The artwork will be unveiled in early 2018.

After each presidency the Smithsonian's National Portrait Gallery in Washington, D.C. partners with the White House to commission an official portrait of the President.

Former president Barack Obama has chosen the artist who will paint his portrait—Kehinde Wiley, a New York-based gay artist who is known for his twist on European style classical paintings featuring young black men and women.

Wiley has painted other famous faces like Ice T as Emperor Napoleon by David, and his work has been featured on Fox's Empire. Michael Jackson even commissioned a portrait of himself, and VH1 ordered a series of rap stars.

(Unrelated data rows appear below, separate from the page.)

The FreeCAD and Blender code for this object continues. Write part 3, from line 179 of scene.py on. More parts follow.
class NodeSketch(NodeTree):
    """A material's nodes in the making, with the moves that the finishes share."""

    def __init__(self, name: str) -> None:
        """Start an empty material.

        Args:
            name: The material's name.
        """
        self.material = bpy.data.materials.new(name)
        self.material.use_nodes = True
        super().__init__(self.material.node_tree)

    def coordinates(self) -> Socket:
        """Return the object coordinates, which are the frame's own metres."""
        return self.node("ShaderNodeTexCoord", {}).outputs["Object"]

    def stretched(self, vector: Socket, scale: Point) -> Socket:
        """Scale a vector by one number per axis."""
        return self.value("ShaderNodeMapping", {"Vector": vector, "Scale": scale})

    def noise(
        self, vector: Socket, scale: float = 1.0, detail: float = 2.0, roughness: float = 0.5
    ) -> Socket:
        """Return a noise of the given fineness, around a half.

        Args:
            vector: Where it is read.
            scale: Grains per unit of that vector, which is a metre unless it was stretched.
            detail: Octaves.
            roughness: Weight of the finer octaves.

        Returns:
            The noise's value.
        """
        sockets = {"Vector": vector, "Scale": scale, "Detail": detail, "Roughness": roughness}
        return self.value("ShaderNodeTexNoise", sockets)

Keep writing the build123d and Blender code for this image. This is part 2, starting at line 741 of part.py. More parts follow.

He identifies as gay, but also clarifies that his sexuality isn't so easy to define. “I’m a gay man who has occasionally drifted," said Wiley. “I am not bi. I’ve had perfectly pleasant romances with women, but they weren’t sustainable. My passion wasn’t there. I would always be looking at guys.”

Wiley told BBC News in 2012 that Barack Obama being president of the United States "means that the image of power is completely new for an entire generation of not only black American kids, but every population group in this nation."

"What I choose to do is to take people who happen to look like me -- black and brown people all over the world, increasingly -- and to allow them to occupy that field of power," he told Christiane Amanpour in 2015.

Former first lady Michelle Obama chose Baltimore-based painter Amy Sherald to paint her portrait. Sherald won first place in the Portrait Gallery's 2016 Outwin Boochever Portrait Competition, becoming the first woman to do so.

The New York Times reports that the Obama portraits "will cost $500,000 (including the unveiling event and a reserve for future care)." About $300,000 has been raised so far. The portraits will be unveiled in early 2018.